Satema is a sub-prefecture of Basse-Kotto in the Central African Republic.

== Geography ==
The city is located on the right bank and facing the rapids of the Ubangi River, which is the border with Congo DRC. Towards the North, a rural track connects the locality with the RN2 national road at the locality of Dimbi.

== History ==
On August 15, 1891, during the Gaillard expedition, the gunboat Le Ballay sank in the rapids of Satéma. The administrative control point of Satema was created on July 9, 1982 in the municipality of Kotto-Oubangui. In 2002, the locality is erected in sub-prefecture.
=== Civil war ===
In early January 2013, Séléka rebels arrived in Satema following withdrawal of armed forces. They kidnapped a woman and pillaged several building including state institutions and the Catholic Church.
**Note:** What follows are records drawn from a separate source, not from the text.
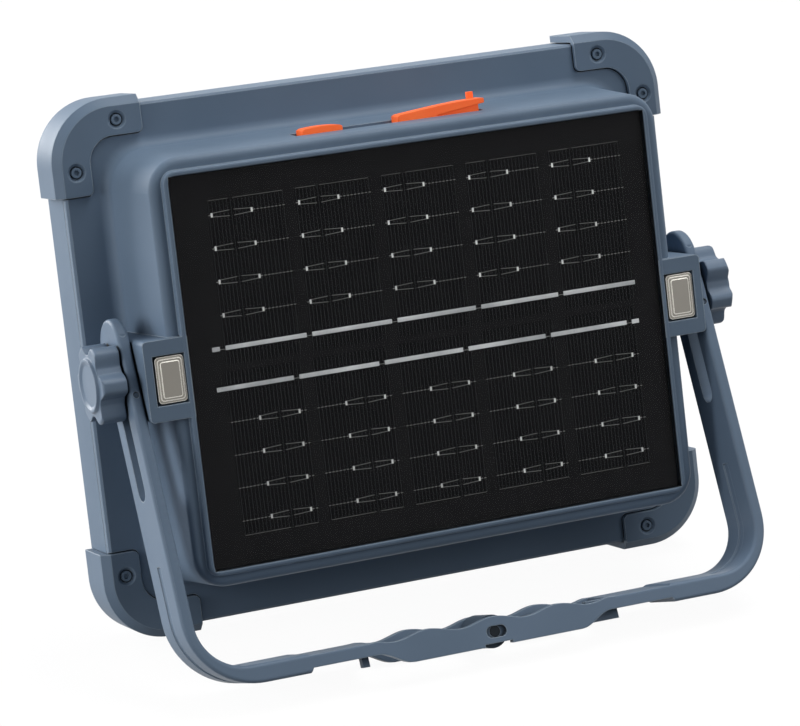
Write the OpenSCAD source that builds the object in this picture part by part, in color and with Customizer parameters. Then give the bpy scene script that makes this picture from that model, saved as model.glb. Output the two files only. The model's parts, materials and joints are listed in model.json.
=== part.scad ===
// Solar flood light: a lamp with a solar panel on its back, a stand handle that swings and slides,
// clamp knobs, magnets beside the panel and a folding hook in the grip.
// The parts are drawn on upright axes: X runs across the panel, Z is up and Y runs from the panel side
// to the lamp side, with Y = 0 at the faces of the corner guards. stand() then leans the whole lamp back
// until it rests on its lower guards and its grip, as it stands in use.

/* [Solar panel] */
// Width of the panel glass
glass_w = 177.4; // [140:0.2:190]
// Height of the panel glass
glass_h = 134.7; // [120:0.1:146]
// Thickness of the panel glass
glass_t = 2; // [1.6:0.1:3.2]
// Thickness of the cell wafers
cell_t = 0.3; // [0.2:0.05:0.5]
// Thickness of the board behind the cells
backing_t = 1.2; // [0.8:0.1:2]
// Number of cell columns
cell_cols = 5; // [2:1:5]
// Distance between cell columns
cell_pitch = 31.69; // [24:0.1:34]
// Width of one cell
cell_w = 28.7; // [20:0.1:30]
// Distance between the busbars of a cell
busbar_pitch = 11.38; // [8:0.02:11.6]
// Busbars on each cell, the innermost of which carries the ribbon
busbars = 5; // [2:1:5]
// Gap between the upper and the lower row of cells
row_gap = 2.4; // [1:0.1:6]
// Rise of the cell field's centre above the glass centre
cell_rise = 0.5; // [-2:0.1:2]
// Width of the tinned ribbon
ribbon_w = 1.5; // [0.8:0.1:2.5]
// Thickness of the tinned ribbon
ribbon_t = 0.2; // [0.1:0.05:0.4]

/* [Rear housing] */
// Rise of the panel's face above the guard faces
panel_rise = 38.3; // [32:0.1:44]
// Set-back of the flange behind the guard faces
flange_set = 1.6; // [1.2:0.1:2.4]
// Width of the moulded lip round the glass
lip_w = 2; // [1.2:0.1:3]
// Step down outside the lip
lip_step = 2.4; // [1:0.1:4]
// Width of the shelf outside the lip
shelf_w = 1.65; // [0.8:0.05:3]
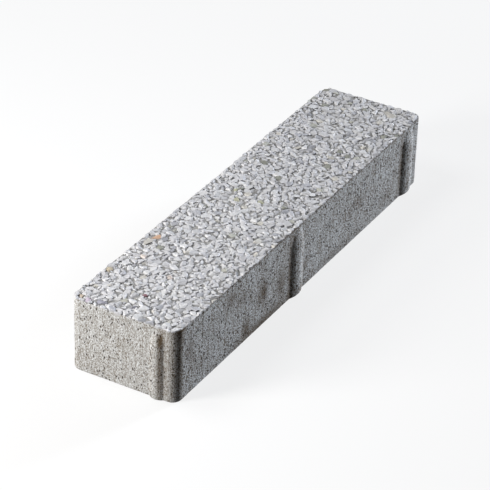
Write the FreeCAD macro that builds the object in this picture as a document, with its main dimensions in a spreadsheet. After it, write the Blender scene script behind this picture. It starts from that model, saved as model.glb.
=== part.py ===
import FreeCAD, Part

import os

import Sketcher

# A narrow concrete paving stone, cast as one piece in a steel mould.
# Millimetres. X runs along the stone, Y across it and Z up. The origin is the
# centre of the bed face, which lies on the ground.
#
# Upright spacer ribs stand on the four side faces and hold the sand joint open
# when stones are laid tight. Each leans back into its face just under the top, so
# none shows once the joints are filled. Half a turn about Z maps the ribs onto
# each other, so that a rib never meets the rib of the stone beside it.

NODE = "paving_stone"

# alias, value in mm, what it sets
SIZES = (
    ("stone_length", 497.0, "X size without ribs: 500 as laid, less a 3 mm joint"),
    ("stone_width", 117.0, "Y size without ribs: 120 as laid, less a 3 mm joint"),
    ("stone_height", 80.0, "bed face to wearing face"),
    ("corner_radius", 10.0, "the four upright corners"),
    ("rib_projection", 3.0, "how far a rib stands out of its face"),
    ("rib_root", 4.0, "how far a rib's section reaches into the stone"),
    ("side_rib_width", 25.0, "a long side's rib where it meets the face"),
    ("end_rib_width", 15.0, "a short end's rib where it meets the face"),
    ("middle_rib_offset", 20.5, "middle of the stone to the middle rib's centre"),
    ("outer_rib_inset", 30.0, "end face to the outer rib's centre"),
    ("end_rib_inset", 21.5, "long side face to the end rib's centre"),
    ("rib_top_gap", 4.0, "wearing face down to where a rib has run out"),
    ("rib_run_out", 16.0, "height over which a rib leans back into its face"),
)

# Up to its shoulder a rib stands upright; above, it leans back into its face.
RIB_SHOULDER = "sizes.stone_height - sizes.rib_top_gap - sizes.rib_run_out"
HALF_LENGTH = "sizes.stone_length / 2"
HALF_WIDTH = "sizes.stone_width / 2"

# Point numbers in a sketch: a line's or arc's two ends and an arc's centre.
START, END, CENTRE = 1, 2, 3
# The sketch origin is the start point of its X axis, which is geometry -1.
ORIGIN = (-1, START)


def fill_sheet(doc):
    """Write the driving sizes into a sheet, one row each, and name their cells."""
    sheet = doc.addObject("Spreadsheet::Sheet", "sizes")
    for row, (alias, value, meaning) in enumerate(SIZES, start=1):
        sheet.set(f"A{row}", alias)
        sheet.set(f"B{row}", str(value))
        sheet.set(f"C{row}", meaning)
        sheet.setAlias(f"B{row}", alias)
    doc.recompute()


def origin_feature(body, role):
    """Find one of the body's own origin planes or axes, such as XY_Plane."""
    return next(f for f in body.Origin.OriginFeatures if f.Role == role)


def new_sketch(body, name, plane, turn=0.0):
    """Start a sketch on an origin plane of the body, turned in it by some degrees."""
    sketch = body.newObject("Sketcher::SketchObject", name)
    sketch.AttachmentSupport = [(origin_feature(body, plane), "")]
    sketch.MapMode = "FlatFace"
    sketch.AttachmentOffset.Rotation = FreeCAD.Rotation(FreeCAD.Vector(0, 0, 1), turn)
    return sketch


def size_of(sketch, expression):
    """Work out a sheet expression in millimetres."""
    return float(sketch.evalExpression(expression))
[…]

In November 2016 it was reported that Satema was under the control of the rebel group known as the Union for Peace in the Central African Republic. Since at least 2017, it is under control of anti-balaka militias which reportedly as of 2019 engage in forced marriage, kidnappings and ritual killings in the subprefecture. On 4 April 2021 it was reported that 50 Anti-balaka fighters led by General Ndagou with automatic weapons were based in Satema.

== Economy ==
The sub-prefecture is located in a zone of maize, cassava, peanut and rice food crops. Commercial crops are cotton, tobacco and coffee.